======== Listed entries ========

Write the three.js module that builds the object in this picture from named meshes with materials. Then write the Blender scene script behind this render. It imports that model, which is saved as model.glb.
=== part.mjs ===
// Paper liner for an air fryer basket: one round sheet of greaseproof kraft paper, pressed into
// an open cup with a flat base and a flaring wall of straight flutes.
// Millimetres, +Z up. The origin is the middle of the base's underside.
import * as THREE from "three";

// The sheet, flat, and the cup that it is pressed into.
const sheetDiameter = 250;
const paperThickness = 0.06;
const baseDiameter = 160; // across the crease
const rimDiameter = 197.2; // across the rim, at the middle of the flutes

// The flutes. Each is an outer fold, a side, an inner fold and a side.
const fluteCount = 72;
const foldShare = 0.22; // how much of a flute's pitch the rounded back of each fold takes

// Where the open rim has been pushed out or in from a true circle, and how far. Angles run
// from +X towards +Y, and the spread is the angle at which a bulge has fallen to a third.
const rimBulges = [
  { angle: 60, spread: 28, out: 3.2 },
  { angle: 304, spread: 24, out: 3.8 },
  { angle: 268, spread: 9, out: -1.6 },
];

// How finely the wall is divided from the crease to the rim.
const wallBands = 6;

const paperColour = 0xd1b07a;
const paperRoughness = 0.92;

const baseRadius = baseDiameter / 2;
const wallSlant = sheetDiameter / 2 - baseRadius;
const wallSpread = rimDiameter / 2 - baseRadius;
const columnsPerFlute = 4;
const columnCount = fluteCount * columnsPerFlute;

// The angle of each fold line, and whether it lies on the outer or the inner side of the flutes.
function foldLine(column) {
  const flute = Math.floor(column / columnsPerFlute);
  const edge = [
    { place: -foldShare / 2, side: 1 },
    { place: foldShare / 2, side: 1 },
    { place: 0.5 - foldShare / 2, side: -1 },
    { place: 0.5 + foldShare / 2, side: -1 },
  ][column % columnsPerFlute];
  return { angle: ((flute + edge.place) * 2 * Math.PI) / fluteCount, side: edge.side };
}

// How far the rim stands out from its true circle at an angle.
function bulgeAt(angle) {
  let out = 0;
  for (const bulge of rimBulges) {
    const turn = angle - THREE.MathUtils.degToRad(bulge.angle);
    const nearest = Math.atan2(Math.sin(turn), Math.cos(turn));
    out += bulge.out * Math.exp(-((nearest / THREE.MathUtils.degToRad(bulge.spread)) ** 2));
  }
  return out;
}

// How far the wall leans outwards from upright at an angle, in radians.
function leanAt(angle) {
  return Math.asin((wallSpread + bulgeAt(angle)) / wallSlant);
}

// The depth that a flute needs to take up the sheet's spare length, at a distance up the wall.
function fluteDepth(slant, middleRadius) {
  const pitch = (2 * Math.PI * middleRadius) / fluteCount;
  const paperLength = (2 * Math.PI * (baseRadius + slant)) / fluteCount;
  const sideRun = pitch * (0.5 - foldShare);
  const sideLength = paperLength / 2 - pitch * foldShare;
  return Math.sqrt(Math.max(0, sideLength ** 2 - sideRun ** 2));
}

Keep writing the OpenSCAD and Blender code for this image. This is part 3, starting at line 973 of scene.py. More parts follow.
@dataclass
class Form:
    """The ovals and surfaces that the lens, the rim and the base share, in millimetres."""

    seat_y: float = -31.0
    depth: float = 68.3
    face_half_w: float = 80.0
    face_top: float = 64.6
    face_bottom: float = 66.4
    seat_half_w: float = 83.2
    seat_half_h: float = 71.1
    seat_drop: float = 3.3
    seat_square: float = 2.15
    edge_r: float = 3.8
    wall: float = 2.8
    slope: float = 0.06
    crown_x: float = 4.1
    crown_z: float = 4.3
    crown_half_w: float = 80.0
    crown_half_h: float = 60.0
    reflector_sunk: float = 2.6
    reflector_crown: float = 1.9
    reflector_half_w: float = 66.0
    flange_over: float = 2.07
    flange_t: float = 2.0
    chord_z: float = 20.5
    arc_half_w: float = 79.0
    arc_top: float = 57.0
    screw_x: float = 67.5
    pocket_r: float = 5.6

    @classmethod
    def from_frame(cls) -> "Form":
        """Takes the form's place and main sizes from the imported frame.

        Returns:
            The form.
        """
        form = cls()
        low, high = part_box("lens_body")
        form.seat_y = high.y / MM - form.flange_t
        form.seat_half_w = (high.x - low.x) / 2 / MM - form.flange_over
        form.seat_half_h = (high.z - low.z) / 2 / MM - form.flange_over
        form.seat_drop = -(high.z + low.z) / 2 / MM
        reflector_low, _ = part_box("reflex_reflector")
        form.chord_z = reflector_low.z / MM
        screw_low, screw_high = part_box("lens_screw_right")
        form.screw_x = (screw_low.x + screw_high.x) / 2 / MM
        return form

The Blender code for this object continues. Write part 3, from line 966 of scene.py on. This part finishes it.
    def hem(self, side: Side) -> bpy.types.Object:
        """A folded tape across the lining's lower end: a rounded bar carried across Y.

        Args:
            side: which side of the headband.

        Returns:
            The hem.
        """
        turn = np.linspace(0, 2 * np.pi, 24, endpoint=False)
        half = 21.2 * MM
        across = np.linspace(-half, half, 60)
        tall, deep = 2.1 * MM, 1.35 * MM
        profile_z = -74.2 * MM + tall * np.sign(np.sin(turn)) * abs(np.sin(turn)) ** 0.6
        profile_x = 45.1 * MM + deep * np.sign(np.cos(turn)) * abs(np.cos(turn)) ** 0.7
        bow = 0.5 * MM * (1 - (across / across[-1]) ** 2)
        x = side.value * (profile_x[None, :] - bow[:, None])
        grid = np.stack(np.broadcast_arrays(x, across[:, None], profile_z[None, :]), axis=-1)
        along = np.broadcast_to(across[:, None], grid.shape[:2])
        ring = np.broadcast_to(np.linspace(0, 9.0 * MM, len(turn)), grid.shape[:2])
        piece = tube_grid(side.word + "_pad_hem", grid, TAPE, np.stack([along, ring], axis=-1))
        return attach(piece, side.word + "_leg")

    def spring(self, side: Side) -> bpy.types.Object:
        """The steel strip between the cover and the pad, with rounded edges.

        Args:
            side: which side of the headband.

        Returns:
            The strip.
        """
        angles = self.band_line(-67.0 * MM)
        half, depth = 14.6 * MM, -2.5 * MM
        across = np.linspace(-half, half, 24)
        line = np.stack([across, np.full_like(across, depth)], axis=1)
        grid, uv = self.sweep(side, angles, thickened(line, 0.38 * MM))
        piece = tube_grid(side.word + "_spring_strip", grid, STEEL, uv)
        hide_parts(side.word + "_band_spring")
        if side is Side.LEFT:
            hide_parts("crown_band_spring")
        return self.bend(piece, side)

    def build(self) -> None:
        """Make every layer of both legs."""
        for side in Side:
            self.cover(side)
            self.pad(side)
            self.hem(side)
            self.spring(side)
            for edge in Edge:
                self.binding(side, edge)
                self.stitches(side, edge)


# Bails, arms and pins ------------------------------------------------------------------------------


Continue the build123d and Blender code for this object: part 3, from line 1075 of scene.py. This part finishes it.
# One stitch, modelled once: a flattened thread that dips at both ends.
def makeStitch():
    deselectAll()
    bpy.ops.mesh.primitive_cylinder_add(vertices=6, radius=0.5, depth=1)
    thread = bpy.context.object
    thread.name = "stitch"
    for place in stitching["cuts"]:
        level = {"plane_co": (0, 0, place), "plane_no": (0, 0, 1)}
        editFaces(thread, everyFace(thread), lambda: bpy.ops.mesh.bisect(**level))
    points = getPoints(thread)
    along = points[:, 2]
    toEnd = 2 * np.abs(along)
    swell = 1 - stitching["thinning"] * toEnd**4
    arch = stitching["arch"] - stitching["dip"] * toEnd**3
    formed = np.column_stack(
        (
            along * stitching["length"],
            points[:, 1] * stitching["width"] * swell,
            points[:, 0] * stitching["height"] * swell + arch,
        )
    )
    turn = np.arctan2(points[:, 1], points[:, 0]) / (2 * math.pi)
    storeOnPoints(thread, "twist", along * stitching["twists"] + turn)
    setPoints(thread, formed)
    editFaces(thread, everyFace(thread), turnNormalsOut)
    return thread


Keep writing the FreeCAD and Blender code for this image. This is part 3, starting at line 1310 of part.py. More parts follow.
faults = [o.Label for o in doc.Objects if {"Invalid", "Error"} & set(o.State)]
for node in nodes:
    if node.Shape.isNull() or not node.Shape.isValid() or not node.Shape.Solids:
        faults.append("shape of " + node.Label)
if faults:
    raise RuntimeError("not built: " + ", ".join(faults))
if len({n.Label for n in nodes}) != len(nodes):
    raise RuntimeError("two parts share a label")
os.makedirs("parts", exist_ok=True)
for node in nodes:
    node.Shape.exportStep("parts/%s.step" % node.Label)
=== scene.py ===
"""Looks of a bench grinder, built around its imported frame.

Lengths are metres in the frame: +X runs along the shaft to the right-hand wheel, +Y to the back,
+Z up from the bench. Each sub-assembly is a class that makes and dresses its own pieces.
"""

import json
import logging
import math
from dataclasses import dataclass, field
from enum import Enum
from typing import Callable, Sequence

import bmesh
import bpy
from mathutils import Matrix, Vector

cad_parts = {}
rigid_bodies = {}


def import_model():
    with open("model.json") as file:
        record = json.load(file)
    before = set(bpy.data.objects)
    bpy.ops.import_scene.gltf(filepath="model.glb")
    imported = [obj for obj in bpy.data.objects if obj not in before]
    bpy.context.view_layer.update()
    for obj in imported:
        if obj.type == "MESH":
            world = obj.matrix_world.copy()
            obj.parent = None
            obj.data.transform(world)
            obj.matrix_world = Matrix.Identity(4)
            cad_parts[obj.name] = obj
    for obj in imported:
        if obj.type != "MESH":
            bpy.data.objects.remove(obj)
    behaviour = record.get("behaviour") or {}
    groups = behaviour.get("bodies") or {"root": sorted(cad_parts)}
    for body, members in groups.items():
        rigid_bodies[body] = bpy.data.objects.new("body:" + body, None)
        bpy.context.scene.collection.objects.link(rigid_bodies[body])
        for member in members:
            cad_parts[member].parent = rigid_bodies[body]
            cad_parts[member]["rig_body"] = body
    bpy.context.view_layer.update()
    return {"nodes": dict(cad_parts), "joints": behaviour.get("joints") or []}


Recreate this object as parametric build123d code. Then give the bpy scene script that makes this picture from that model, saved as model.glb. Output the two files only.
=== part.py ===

========

Give back exactly the lines running from the line that contains "Keep writing the FreeCAD" through the line that contains "its imported frame.", and nothing outside them.

**Answer to this problem:**
Keep writing the FreeCAD and Blender code for this image. This is part 3, starting at line 1310 of part.py. More parts follow.
faults = [o.Label for o in doc.Objects if {"Invalid", "Error"} & set(o.State)]
for node in nodes:
    if node.Shape.isNull() or not node.Shape.isValid() or not node.Shape.Solids:
        faults.append("shape of " + node.Label)
if faults:
    raise RuntimeError("not built: " + ", ".join(faults))
if len({n.Label for n in nodes}) != len(nodes):
    raise RuntimeError("two parts share a label")
os.makedirs("parts", exist_ok=True)
for node in nodes:
    node.Shape.exportStep("parts/%s.step" % node.Label)
=== scene.py ===
"""Looks of a bench grinder, built around its imported frame.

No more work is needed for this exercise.